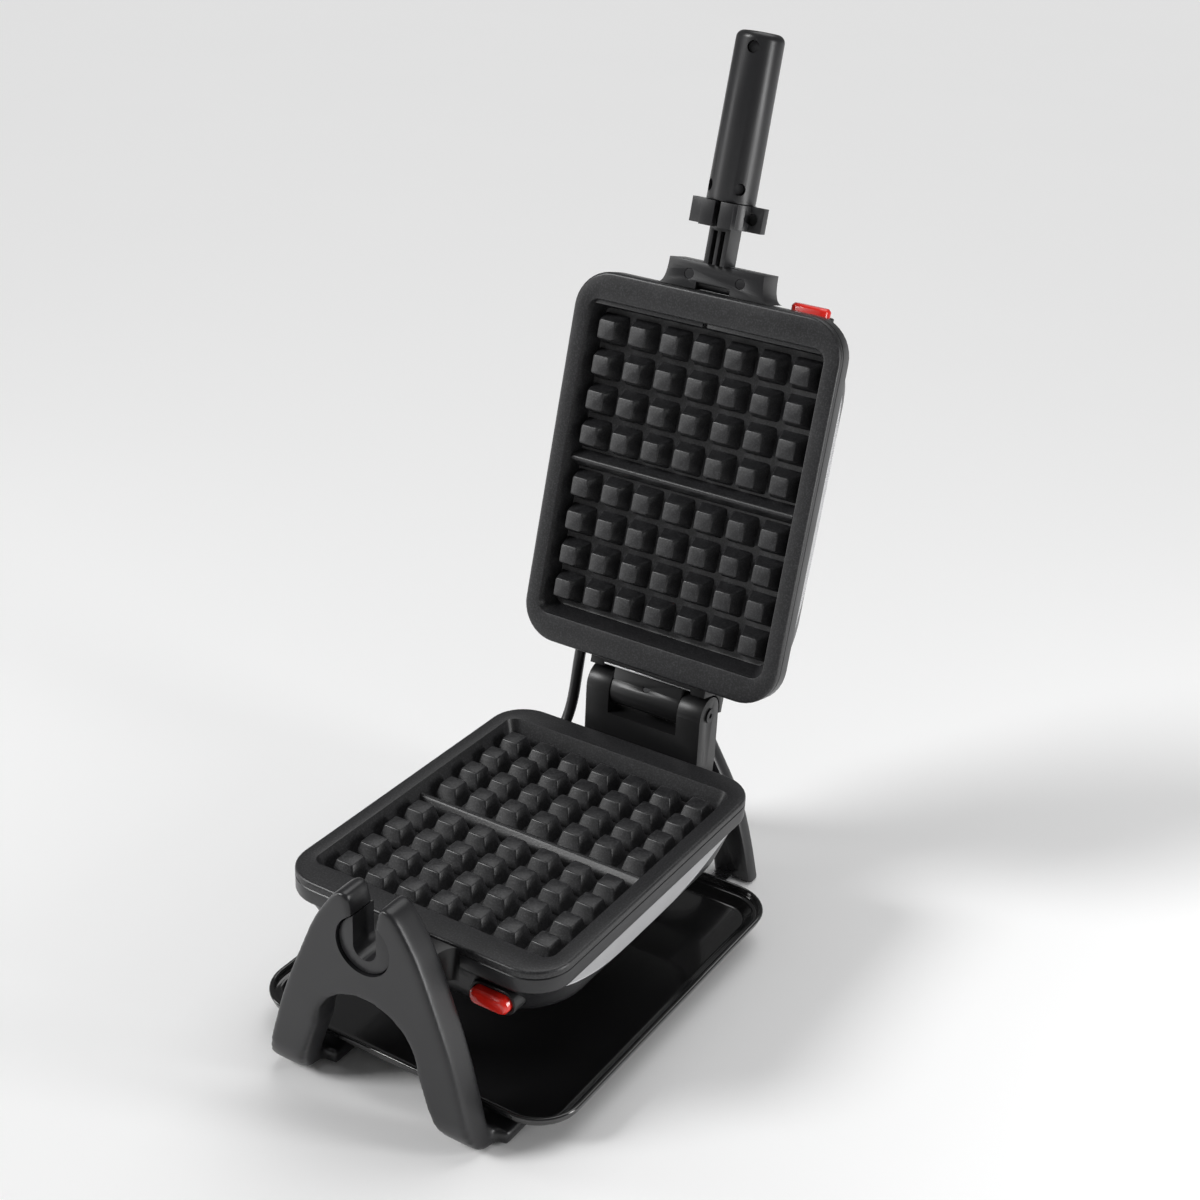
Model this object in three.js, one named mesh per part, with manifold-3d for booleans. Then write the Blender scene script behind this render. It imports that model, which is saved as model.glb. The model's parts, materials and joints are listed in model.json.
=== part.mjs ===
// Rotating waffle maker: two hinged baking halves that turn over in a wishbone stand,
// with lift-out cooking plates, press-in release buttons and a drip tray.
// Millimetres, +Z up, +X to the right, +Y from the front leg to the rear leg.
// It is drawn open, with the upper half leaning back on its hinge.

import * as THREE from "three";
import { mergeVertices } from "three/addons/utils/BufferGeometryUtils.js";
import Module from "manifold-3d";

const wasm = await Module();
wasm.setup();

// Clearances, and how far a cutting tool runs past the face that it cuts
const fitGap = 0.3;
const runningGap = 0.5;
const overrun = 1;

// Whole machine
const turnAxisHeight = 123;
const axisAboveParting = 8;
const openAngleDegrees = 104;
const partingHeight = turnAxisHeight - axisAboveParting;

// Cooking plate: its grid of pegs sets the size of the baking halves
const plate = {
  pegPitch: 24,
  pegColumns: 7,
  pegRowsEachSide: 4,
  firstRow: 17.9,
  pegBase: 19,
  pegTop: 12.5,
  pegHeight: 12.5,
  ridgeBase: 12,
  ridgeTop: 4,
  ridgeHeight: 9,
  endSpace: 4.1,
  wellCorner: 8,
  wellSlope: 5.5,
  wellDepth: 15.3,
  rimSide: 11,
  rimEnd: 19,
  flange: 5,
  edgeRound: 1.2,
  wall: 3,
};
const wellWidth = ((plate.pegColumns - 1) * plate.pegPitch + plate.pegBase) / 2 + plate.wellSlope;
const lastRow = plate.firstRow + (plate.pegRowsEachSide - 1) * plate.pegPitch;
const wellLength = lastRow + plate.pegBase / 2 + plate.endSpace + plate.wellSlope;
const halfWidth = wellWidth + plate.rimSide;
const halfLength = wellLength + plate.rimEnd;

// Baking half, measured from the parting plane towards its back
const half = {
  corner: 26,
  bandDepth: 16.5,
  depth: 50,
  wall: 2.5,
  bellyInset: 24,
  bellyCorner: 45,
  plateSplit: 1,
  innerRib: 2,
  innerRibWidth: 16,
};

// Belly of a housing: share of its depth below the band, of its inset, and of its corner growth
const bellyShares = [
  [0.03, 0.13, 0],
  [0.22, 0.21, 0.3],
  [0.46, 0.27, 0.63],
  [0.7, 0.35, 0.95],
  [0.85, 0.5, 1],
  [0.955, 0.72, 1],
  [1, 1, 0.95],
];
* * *
Copy out the whole listing exactly.

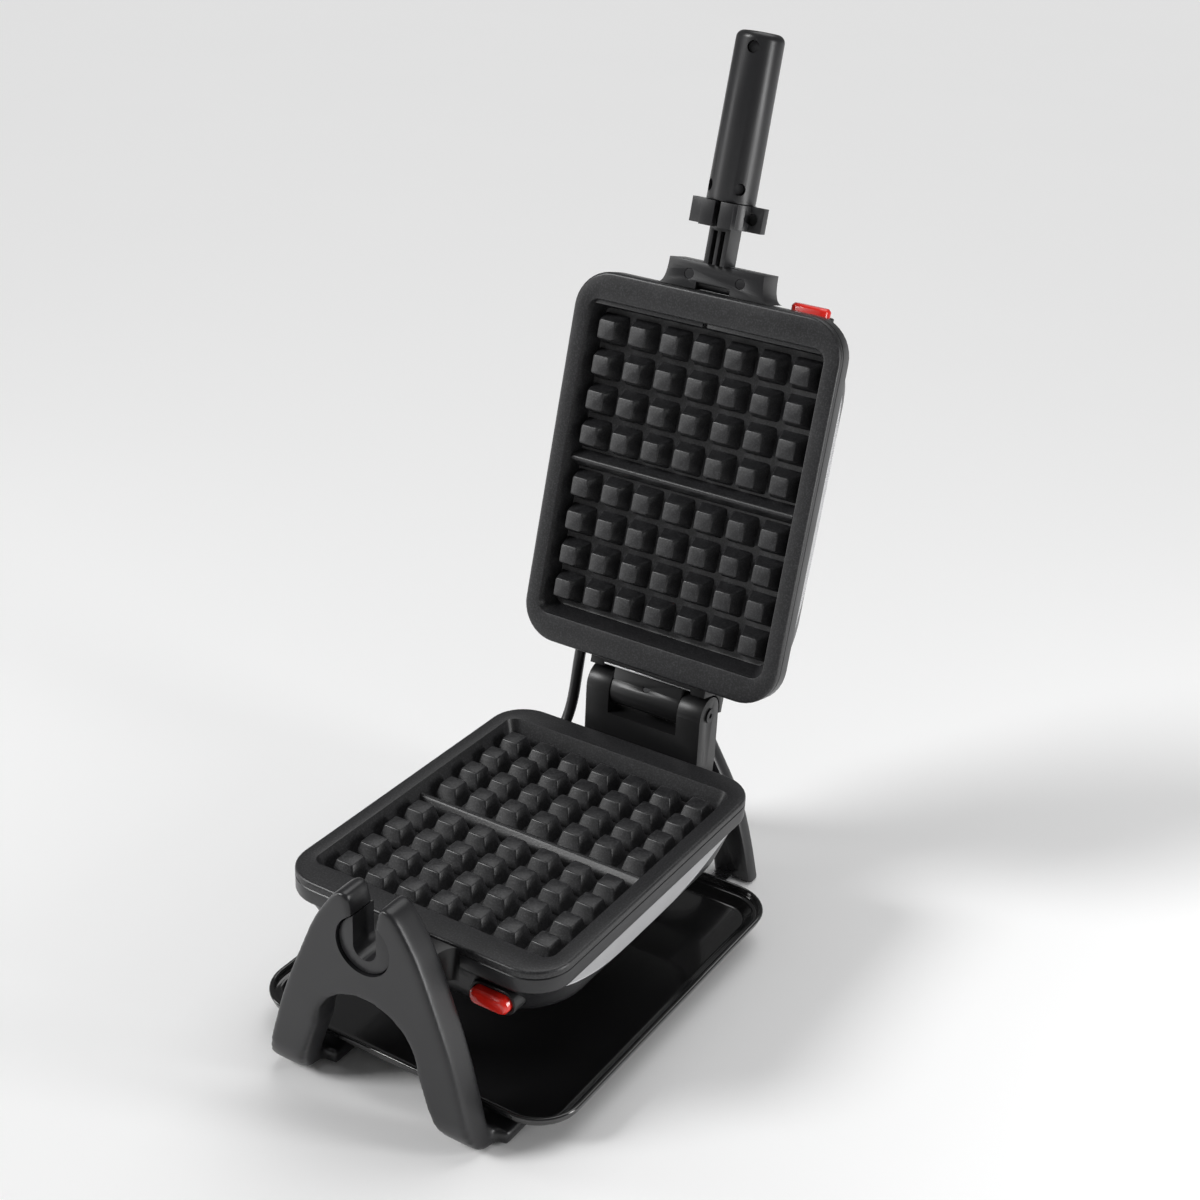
Model this object in three.js, one named mesh per part, with manifold-3d for booleans. Then write the Blender scene script behind this render. It imports that model, which is saved as model.glb. The model's parts, materials and joints are listed in model.json.
=== part.mjs ===
// Rotating waffle maker: two hinged baking halves that turn over in a wishbone stand,
// with lift-out cooking plates, press-in release buttons and a drip tray.
// Millimetres, +Z up, +X to the right, +Y from the front leg to the rear leg.
// It is drawn open, with the upper half leaning back on its hinge.

import * as THREE from "three";
import { mergeVertices } from "three/addons/utils/BufferGeometryUtils.js";
import Module from "manifold-3d";

const wasm = await Module();
wasm.setup();

// Clearances, and how far a cutting tool runs past the face that it cuts
const fitGap = 0.3;
const runningGap = 0.5;
const overrun = 1;

// Whole machine
const turnAxisHeight = 123;
const axisAboveParting = 8;
const openAngleDegrees = 104;
const partingHeight = turnAxisHeight - axisAboveParting;

// Cooking plate: its grid of pegs sets the size of the baking halves
const plate = {
  pegPitch: 24,
  pegColumns: 7,
  pegRowsEachSide: 4,
  firstRow: 17.9,
  pegBase: 19,
  pegTop: 12.5,
  pegHeight: 12.5,
  ridgeBase: 12,
  ridgeTop: 4,
  ridgeHeight: 9,
  endSpace: 4.1,
  wellCorner: 8,
  wellSlope: 5.5,
  wellDepth: 15.3,
  rimSide: 11,
  rimEnd: 19,
  flange: 5,
  edgeRound: 1.2,
  wall: 3,
};
const wellWidth = ((plate.pegColumns - 1) * plate.pegPitch + plate.pegBase) / 2 + plate.wellSlope;
const lastRow = plate.firstRow + (plate.pegRowsEachSide - 1) * plate.pegPitch;
const wellLength = lastRow + plate.pegBase / 2 + plate.endSpace + plate.wellSlope;
const halfWidth = wellWidth + plate.rimSide;
const halfLength = wellLength + plate.rimEnd;

// Baking half, measured from the parting plane towards its back
const half = {
  corner: 26,
  bandDepth: 16.5,
  depth: 50,
  wall: 2.5,
  bellyInset: 24,
  bellyCorner: 45,
  plateSplit: 1,
  innerRib: 2,
  innerRibWidth: 16,
};

// Belly of a housing: share of its depth below the band, of its inset, and of its corner growth
const bellyShares = [
  [0.03, 0.13, 0],
  [0.22, 0.21, 0.3],
  [0.46, 0.27, 0.63],
  [0.7, 0.35, 0.95],
  [0.85, 0.5, 1],
  [0.955, 0.72, 1],
  [1, 1, 0.95],
];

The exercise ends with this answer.